**Exercise brief:** Render every entry verbatim.

--- begin Extracted data ---

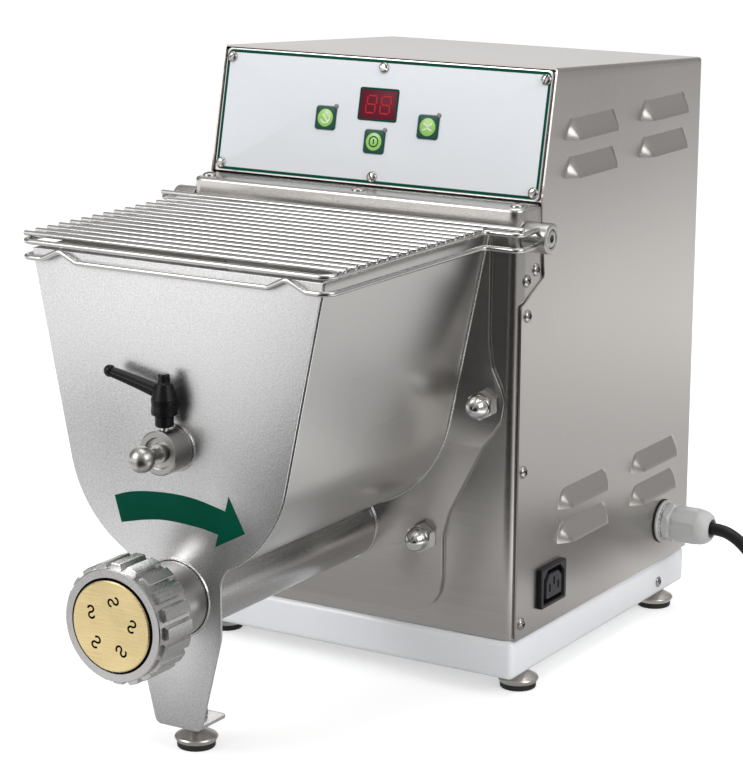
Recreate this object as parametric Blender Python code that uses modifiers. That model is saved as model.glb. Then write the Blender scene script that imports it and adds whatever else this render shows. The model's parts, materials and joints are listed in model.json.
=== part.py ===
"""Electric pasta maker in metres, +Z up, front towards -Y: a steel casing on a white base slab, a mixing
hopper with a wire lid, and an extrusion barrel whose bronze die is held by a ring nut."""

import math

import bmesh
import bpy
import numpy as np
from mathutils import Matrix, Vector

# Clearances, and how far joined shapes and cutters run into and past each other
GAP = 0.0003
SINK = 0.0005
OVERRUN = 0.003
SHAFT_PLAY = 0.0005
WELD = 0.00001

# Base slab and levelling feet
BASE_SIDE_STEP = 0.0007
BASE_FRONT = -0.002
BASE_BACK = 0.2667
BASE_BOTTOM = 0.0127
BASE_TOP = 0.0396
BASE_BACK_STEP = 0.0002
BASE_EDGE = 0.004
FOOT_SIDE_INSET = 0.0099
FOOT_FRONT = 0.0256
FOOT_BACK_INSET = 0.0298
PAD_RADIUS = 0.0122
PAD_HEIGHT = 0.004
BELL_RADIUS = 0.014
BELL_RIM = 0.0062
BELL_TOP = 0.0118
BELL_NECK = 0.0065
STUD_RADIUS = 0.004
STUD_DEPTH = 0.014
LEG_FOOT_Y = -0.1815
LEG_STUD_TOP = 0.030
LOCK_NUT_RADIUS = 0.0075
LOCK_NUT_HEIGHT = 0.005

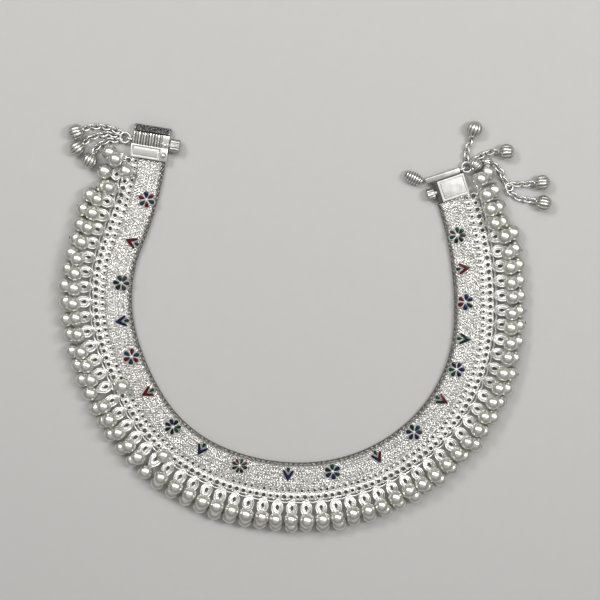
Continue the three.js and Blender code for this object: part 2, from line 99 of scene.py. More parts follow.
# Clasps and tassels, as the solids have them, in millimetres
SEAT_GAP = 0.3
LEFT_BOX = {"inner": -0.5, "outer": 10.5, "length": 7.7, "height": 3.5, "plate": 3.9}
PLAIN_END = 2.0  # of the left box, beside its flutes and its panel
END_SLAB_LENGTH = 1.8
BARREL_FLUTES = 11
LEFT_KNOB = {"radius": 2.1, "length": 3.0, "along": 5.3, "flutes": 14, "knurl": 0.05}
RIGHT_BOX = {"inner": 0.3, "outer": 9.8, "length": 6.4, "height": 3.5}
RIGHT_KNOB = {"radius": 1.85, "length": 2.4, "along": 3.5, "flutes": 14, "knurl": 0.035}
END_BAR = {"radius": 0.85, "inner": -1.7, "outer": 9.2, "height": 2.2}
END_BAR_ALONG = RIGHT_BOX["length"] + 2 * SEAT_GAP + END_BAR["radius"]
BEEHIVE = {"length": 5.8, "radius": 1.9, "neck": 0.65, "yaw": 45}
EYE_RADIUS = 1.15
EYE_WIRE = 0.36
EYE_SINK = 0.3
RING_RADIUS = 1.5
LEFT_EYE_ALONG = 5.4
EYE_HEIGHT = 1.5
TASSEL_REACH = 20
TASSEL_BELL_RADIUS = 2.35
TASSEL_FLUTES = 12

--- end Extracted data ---

**Response to the task:**
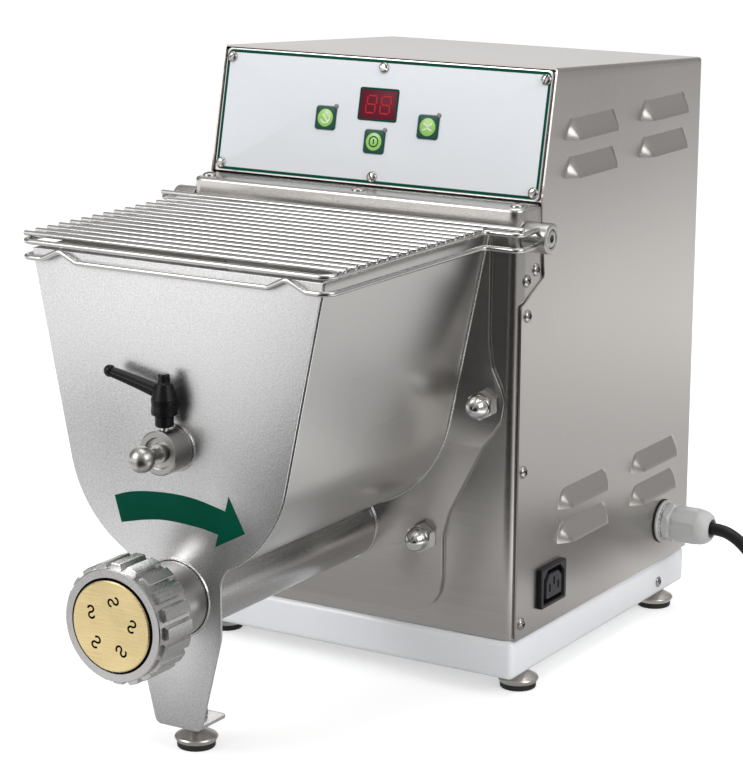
Recreate this object as parametric Blender Python code that uses modifiers. That model is saved as model.glb. Then write the Blender scene script that imports it and adds whatever else this render shows. The model's parts, materials and joints are listed in model.json.
=== part.py ===
"""Electric pasta maker in metres, +Z up, front towards -Y: a steel casing on a white base slab, a mixing
hopper with a wire lid, and an extrusion barrel whose bronze die is held by a ring nut."""

import math

import bmesh
import bpy
import numpy as np
from mathutils import Matrix, Vector

# Clearances, and how far joined shapes and cutters run into and past each other
GAP = 0.0003
SINK = 0.0005
OVERRUN = 0.003
SHAFT_PLAY = 0.0005
WELD = 0.00001

# Base slab and levelling feet
BASE_SIDE_STEP = 0.0007
BASE_FRONT = -0.002
BASE_BACK = 0.2667
BASE_BOTTOM = 0.0127
BASE_TOP = 0.0396
BASE_BACK_STEP = 0.0002
BASE_EDGE = 0.004
FOOT_SIDE_INSET = 0.0099
FOOT_FRONT = 0.0256
FOOT_BACK_INSET = 0.0298
PAD_RADIUS = 0.0122
PAD_HEIGHT = 0.004
BELL_RADIUS = 0.014
BELL_RIM = 0.0062
BELL_TOP = 0.0118
BELL_NECK = 0.0065
STUD_RADIUS = 0.004
STUD_DEPTH = 0.014
LEG_FOOT_Y = -0.1815
LEG_STUD_TOP = 0.030
LOCK_NUT_RADIUS = 0.0075
LOCK_NUT_HEIGHT = 0.005

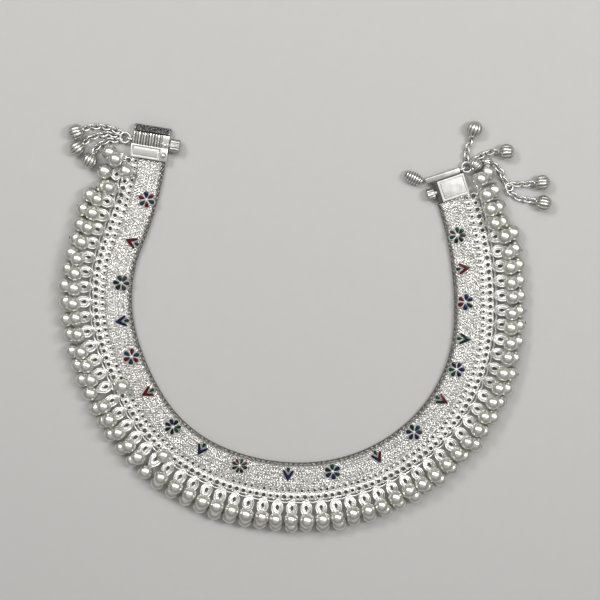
Continue the three.js and Blender code for this object: part 2, from line 99 of scene.py. More parts follow.
# Clasps and tassels, as the solids have them, in millimetres
SEAT_GAP = 0.3
LEFT_BOX = {"inner": -0.5, "outer": 10.5, "length": 7.7, "height": 3.5, "plate": 3.9}
PLAIN_END = 2.0  # of the left box, beside its flutes and its panel
END_SLAB_LENGTH = 1.8
BARREL_FLUTES = 11
LEFT_KNOB = {"radius": 2.1, "length": 3.0, "along": 5.3, "flutes": 14, "knurl": 0.05}
RIGHT_BOX = {"inner": 0.3, "outer": 9.8, "length": 6.4, "height": 3.5}
RIGHT_KNOB = {"radius": 1.85, "length": 2.4, "along": 3.5, "flutes": 14, "knurl": 0.035}
END_BAR = {"radius": 0.85, "inner": -1.7, "outer": 9.2, "height": 2.2}
END_BAR_ALONG = RIGHT_BOX["length"] + 2 * SEAT_GAP + END_BAR["radius"]
BEEHIVE = {"length": 5.8, "radius": 1.9, "neck": 0.65, "yaw": 45}
EYE_RADIUS = 1.15
EYE_WIRE = 0.36
EYE_SINK = 0.3
RING_RADIUS = 1.5
LEFT_EYE_ALONG = 5.4
EYE_HEIGHT = 1.5
TASSEL_REACH = 20
TASSEL_BELL_RADIUS = 2.35
TASSEL_FLUTES = 12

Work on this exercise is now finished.